Title: Public Administrator
Location: Centreville, Virginia, United States
Audrey Farrar Morton, Public Administrator, has been recognized by Marquis Who’s Who Top Executives for dedication, achievements, and leadership in the field of human and civil rights.
Ms. Morton started her higher education at Howard University in Washington, DC. As a divorcee and mother of four children, she was accepted as a transfer student to Regis Jesuit College and earned her Bachelor of Arts degree in August 1970. She continued her college education by earning a Master of Public Administration degree from the University of Colorado (Boulder) in 1973. From 1972 to 1979, Ms. Morton served as an Assistant to the City Manager of Aurora, Colorado. Here, she authored the city’s first Affirmative Action Program that was approved by the City Council in December 1973. In 1979, she was accepted into the Doctoral Program in Public Administration at the University of Colorado (Denver) and also served from 1980 to 1982 as their Doctoral Program Director.
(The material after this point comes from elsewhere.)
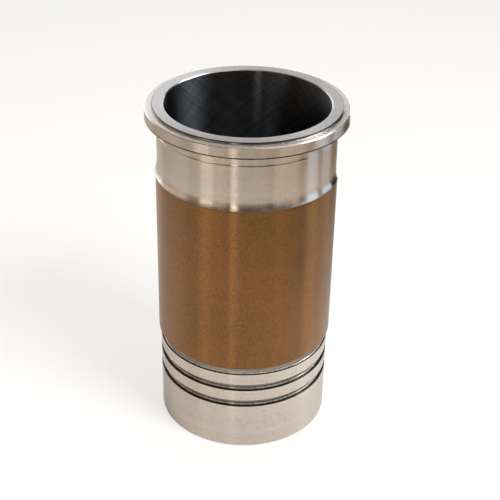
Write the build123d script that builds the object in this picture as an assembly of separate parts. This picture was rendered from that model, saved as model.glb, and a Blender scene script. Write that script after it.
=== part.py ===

In 1983, Ms. Morton received her first political appointment as the Region VIII Deputy Regional Director and Director of Congressional Affairs for the U.S. Department of Health and Human Services (HHS). In 1986, she was transferred to Washington, DC, to serve as the Special Assistant to the Director of the newly created Office for Minority Health. After a year in this position, she was appointed the Director of the Office for Civil Rights. Her most significant achievement while serving in this position was the issuance of the AIDS Policy Statement that prohibits discrimination against persons who have AIDS or AIDS-related conditions. This policy statement, issued in August 1988, required compliance by the approximately 100,000 recipients of HHS funds. In 1989, Ms. Morton accepted an appointment as Deputy Assistant Secretary for Equal Employment Opportunity and Civil Rights at the U.S. Department of State. Significant achievements included the development of the State Department’s first Multi-Year Affirmative Action Plan that was submitted to Congress and the Equal Employment Opportunity Commission in 1990. She directed the Department’s first Study on Sexual Harassment, issued the Department’s first Sexual Harassment Policy, and submitted copies of the Sexual Harassment Study to Congress. Ms. Morton ended her service with the federal government by serving as a legislative assistant for the U.S. House of Representatives. She was the only African American staff member for the Welfare Reform Task Force with the Republican Members of the Ways and Means Committee that developed the Federal Welfare Reform Legislation that was enacted into law in 1996. Upon her departure from the federal government, Ms. Morton served as a substitute teacher for Fairfax County, Virginia Public Schools from 1999 until 2012.
Among her volunteer service includes the Fairfax County Civil Service Commission from 1994 until 2015 and the Fairfax County Human Services Council from 2016 until 2019. Ms. Morton is also a Life Member of the Alpha Kappa Alpha Sorority, Inc. Throughout her career, Ms. Morton has received several honors. Among these are the Minorities in Public Administration Fellowship in 1971 that was funded by the U.S. Department of Housing and Urban Development; the recognition in a “First Achievements Exhibit” displayed at the 2016 International Conference for the Alpha Kappa Alpha Sorority, Inc. held in Atlanta, GA; the recognition as a trailblazer as the first African American woman graduate in the “Hall of Femme” article published in the Regis Jesuit University Magazine (Fall-Winter Issue 2018); and the selection as Lady Fairfax for Sully District for the Celebrate Fairfax Salute that honors outstanding citizens of Fairfax County, Virginia (May 2019). As a testament to her success and stature as a public administrator, Ms. Morton was featured in the 16th edition of Who’s Who of American Women.